• **Written task**
The data below must be copied in full and without any change.

• **Data shown**
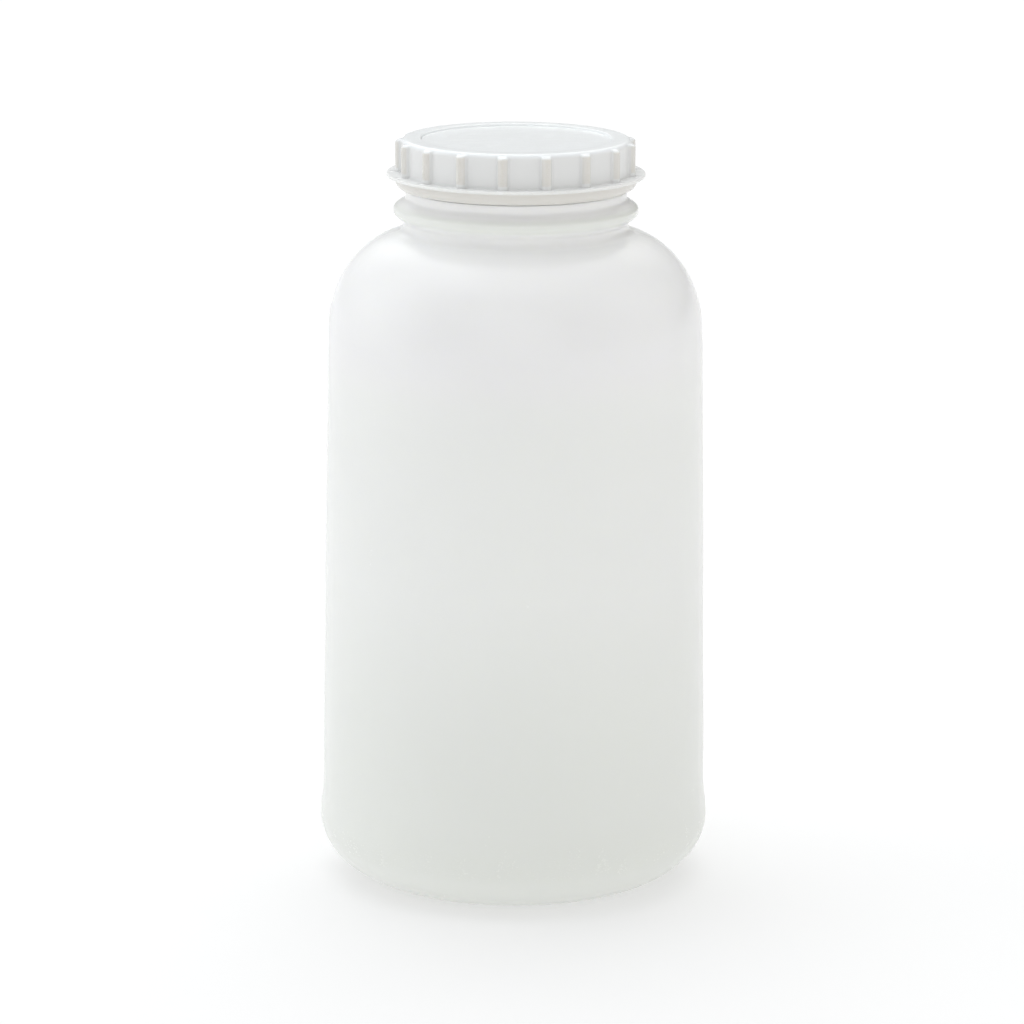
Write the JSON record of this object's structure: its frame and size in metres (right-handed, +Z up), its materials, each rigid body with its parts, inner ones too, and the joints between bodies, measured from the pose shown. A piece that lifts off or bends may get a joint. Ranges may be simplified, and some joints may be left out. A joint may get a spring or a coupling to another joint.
{
  "type": "reagent bottle",
  "caption": "Round wide-mouth reagent bottle in milky plastic, with a beaded neck, a plug-type inner lid and a ribbed, flanged screw cap that unscrews.",
  "frame": {"origin": "on the standing surface, at the centre of the standing ring", "axes": "+Z up along the bottle's axis, -Y towards the viewer, +X to the viewer's right"},
  "size_m": [0.1262, 0.1262, 0.2413],
  "materials": {
    "bottle_plastic": "milky translucent polyethylene, satin",
    "lid_plastic": "milky soft polyethylene, satin",
    "cap_plastic": "white-translucent polypropylene, satin"
  },
  "bodies": {
    "bottle": {"bottle": "bottle_plastic"},
    "lid": {"inner_lid": "lid_plastic"},
    "cap": {"screw_cap": "cap_plastic"}
  },
  "joints": [
    {"name": "lid_lift", "type": "slide", "parent": "bottle", "child": "lid", "axis": [0, 0, 1], "range_m": [0, 0.00701]},
    {"name": "cap_turn", "type": "hinge", "parent": "lid", "child": "cap", "pos_m": [0, 0, 0.2385], "axis": [0, 0, 1], "range_deg": [0, 630]}
  ],
  "couplings": [
    {"joint": "lid_lift", "follows": "cap_turn", "m_per_rad": 0.00063662}
  ]
}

• **Answer to this exercise**
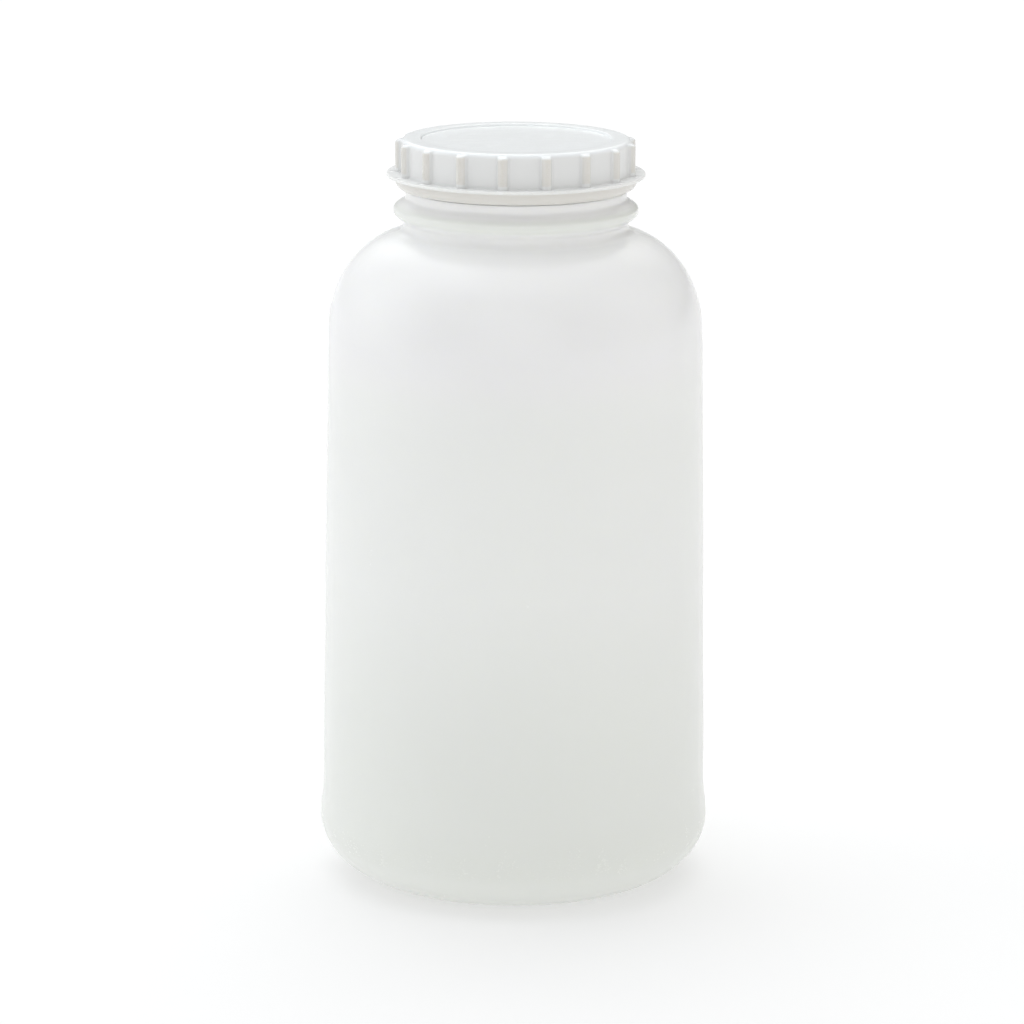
Write the JSON record of this object's structure: its frame and size in metres (right-handed, +Z up), its materials, each rigid body with its parts, inner ones too, and the joints between bodies, measured from the pose shown. A piece that lifts off or bends may get a joint. Ranges may be simplified, and some joints may be left out. A joint may get a spring or a coupling to another joint.
{
  "type": "reagent bottle",
  "caption": "Round wide-mouth reagent bottle in milky plastic, with a beaded neck, a plug-type inner lid and a ribbed, flanged screw cap that unscrews.",
  "frame": {"origin": "on the standing surface, at the centre of the standing ring", "axes": "+Z up along the bottle's axis, -Y towards the viewer, +X to the viewer's right"},
  "size_m": [0.1262, 0.1262, 0.2413],
  "materials": {
    "bottle_plastic": "milky translucent polyethylene, satin",
    "lid_plastic": "milky soft polyethylene, satin",
    "cap_plastic": "white-translucent polypropylene, satin"
  },
  "bodies": {
    "bottle": {"bottle": "bottle_plastic"},
    "lid": {"inner_lid": "lid_plastic"},
    "cap": {"screw_cap": "cap_plastic"}
  },
  "joints": [
    {"name": "lid_lift", "type": "slide", "parent": "bottle", "child": "lid", "axis": [0, 0, 1], "range_m": [0, 0.00701]},
    {"name": "cap_turn", "type": "hinge", "parent": "lid", "child": "cap", "pos_m": [0, 0, 0.2385], "axis": [0, 0, 1], "range_deg": [0, 630]}
  ],
  "couplings": [
    {"joint": "lid_lift", "follows": "cap_turn", "m_per_rad": 0.00063662}
  ]
}